How to Make Sure Your Resume Is Ready Before You Hit Send
Here's where most cold email guides fail you: they help you write the email but ignore what happens after it works. When a recruiter replies and says "Send me your resume," you have maybe 24 hours before they move on. If your resume doesn't match what you promised in that email, you've wasted the connection.
Before hitting send on your cold outreach, do this:
- Check that your resume reflects the pitch in your email. If you mentioned "3 years of B2B SaaS product management," that exact language better appear on your resume.
- Verify your resume includes the right ATS keywords. Recruiters often run your resume through their applicant tracking system before forwarding it to a hiring manager.
- Make sure your format is clean and scannable. Recruiters review resumes in 6–10 seconds. Dense blocks of text kill your chances. If you're unsure about your format, review ATS formatting best practices.
- Run a gap analysis against the role you're targeting.
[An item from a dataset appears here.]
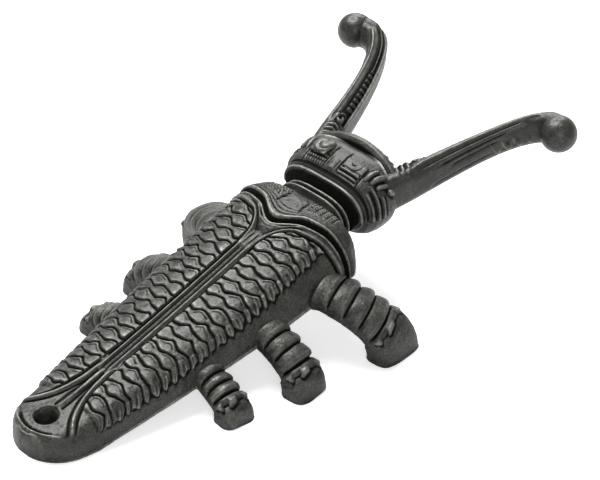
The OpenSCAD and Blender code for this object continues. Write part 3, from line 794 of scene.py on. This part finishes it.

That last point is critical. Want to see how your resume actually stacks up against a specific role before a recruiter ever looks at it? Paste the job description into Resume Inspector — it's free, no credit card needed — and you'll see exactly which keywords you're missing in under a minute. If a recruiter replies and asks for your resume, you want it ready to back up everything your cold email promised.
Cold emailing recruiters isn't about volume—it's about precision. Research the right person, write a specific message, follow up once or twice, and make sure your resume can deliver on your pitch. Do those four things, and you'll hear back more than you expect.